CINCINNATI — Roto-Rooter surveyed its field technicians throughout North America to find the strangest items recovered from pipes, toilets and trenches in 2005. The result was a laundry list of items ranging from live animals to precious valuables. Of those items, five in particular rose to the top of the unusual list.
To a plumber it's all in a day's work but to ordinary folks the list of the top five offers a fascinating look into what a service technician sees from day to day, the company said.
- An explosive situation in Vicksburg, Miss. A Roto-Rooter crew excavating a residential sewer main dug up a live Civil War cannon shell. It was believed to be leftover from Gen. Ulysses S. Grant's 1863 siege of Vicksburg. An Army Ordnance disposal team later removed it.

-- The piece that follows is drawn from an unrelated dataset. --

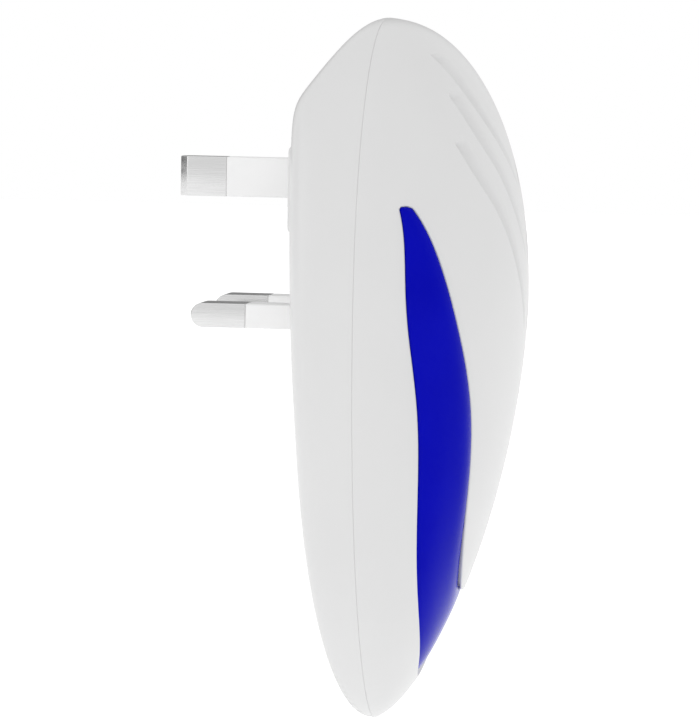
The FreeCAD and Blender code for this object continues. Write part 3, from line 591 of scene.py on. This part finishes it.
def lathe(name, x, z, profile, count=48):
    """A closed ring or bar about a front-to-back axis; the profile gives (radius, depth) round it."""
    build = bmesh.new()
    rings = []
    for radius, depth in profile:
        if radius == 0:
            rings.append([build.verts.new((x * MM, -depth * MM, z * MM))] * count)
            continue
        turns = [2 * math.pi * n / count for n in range(count)]
        ring = [(x + radius * math.cos(a), -depth, z + radius * math.sin(a)) for a in turns]
        rings.append([build.verts.new((a * MM, b * MM, c * MM)) for a, b, c in ring])
    closed = profile[0][0] > 0
    for one, two in zip(rings, rings[1:] + (rings[:1] if closed else [])):
        for n in range(count):
            corners = [one[n], one[(n + 1) % count], two[(n + 1) % count], two[n]]
            corners = list(dict.fromkeys(corners))
            if len(corners) > 2:
                build.faces.new(corners)
    bmesh.ops.recalc_face_normals(build, faces=build.faces)
    return smooth(made_object(name, build))


def soften(build, bevel):
    """Rounds all the sharp edges of the mesh being built."""
    bmesh.ops.recalc_face_normals(build, faces=build.faces)
    sharp = [edge for edge in build.edges if edge.calc_face_angle(0) > math.radians(20)]
    bmesh.ops.bevel(
        build, geom=sharp, offset=bevel * MM, segments=3, profile=0.5, affect="EDGES", clamp_overlap=True
    )


def extruded(name, outline, half, bevel, x=0.0, z=0.0):
    """A side-view outline of (y, z) points carried across, with all its sharp edges rounded."""
    build = bmesh.new()
    low = [build.verts.new(((x - half) * MM, y * MM, (z + up) * MM)) for y, up in outline]
    face = build.faces.new(low)
    out = bmesh.ops.extrude_face_region(build, geom=[face])
    moved = [item for item in out["geom"] if isinstance(item, bmesh.types.BMVert)]
    bmesh.ops.translate(build, verts=moved, vec=(2 * half * MM, 0, 0))
    soften(build, bevel)
    return smooth(made_object(name, build), 25)


def core_view(half, end):
    """The side view of a pin's core, from its root to its end."""
    return [(-PIN_ROOT, -half), (end, -half), (end, half), (-PIN_ROOT, half)]


def earth_end(name):
    """The earth pin's bare end: a bar whose two wide sides are chamfered at the tip."""
    half, reach, bare, tall = EARTH_WIDTH / 2, EARTH_REACH, EARTH_BARE, EARTH_TALL
    chamfer = 1.3
    build = bmesh.new()
    view = [(-half, reach - bare), (half, reach - bare), (half, reach - chamfer),
            (half - chamfer * 0.75, reach), (chamfer * 0.75 - half, reach), (-half, reach - chamfer)]
    low = [build.verts.new((x * MM, y * MM, (EARTH_HEIGHT - tall / 2) * MM)) for x, y in view]
    out = bmesh.ops.extrude_face_region(build, geom=[build.faces.new(low)])
    moved = [item for item in out["geom"] if isinstance(item, bmesh.types.BMVert)]
    bmesh.ops.translate(build, verts=moved, vec=(0, 0, tall * MM))
    soften(build, 0.12)
    return smooth(made_object(name, build), 25)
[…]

- Only eight lives left now. In Greensboro, N.C., Bruce Shockley and his crew rescued a cat from a storm sewer. "Angel" jumped from her elderly owner's arms into the sewer. She became disoriented and couldn't get out. Angel spent 24 hours underground before the crew excavated through earth and concrete to rescue her.
- Rescuing a team of GI Joes. A Bloomington, Ill., 3-year-old decided to train his GI Joe in deep-water rescue techniques. When he didn't come back, the boy sent a few more after it. When they failed to return, he dispatched a fleet of Matchbox cars. Needless to say the GI Joes weren't exactly Navy SEAL material. Roto-Rooter plumber Michael Woggon recovered 15 toys from the drainpipe.
- Smuggler's blues. Hamilton, Ontario, Canada, police called Roto-Rooter to recover a large stash of drugs and cash that a suspect flushed down a toilet just as the cops came in the front door. It took plumber John Dekker only minutes to recover all the evidence.
- Drinking problem? What drinking problem? In Sacramento, Calif., Roto-Rooter's Brek Ritzema and Scott Chapman were called to a business with a backed-up sewer main. Toilets and sinks were overflowing so the plumbers went to work on the clog. Finally, their equipment started pulling out myriad empty miniature liquor bottles — the kind served on airlines. An employee was apparently in the habit of drinking on the job and flushing the evidence.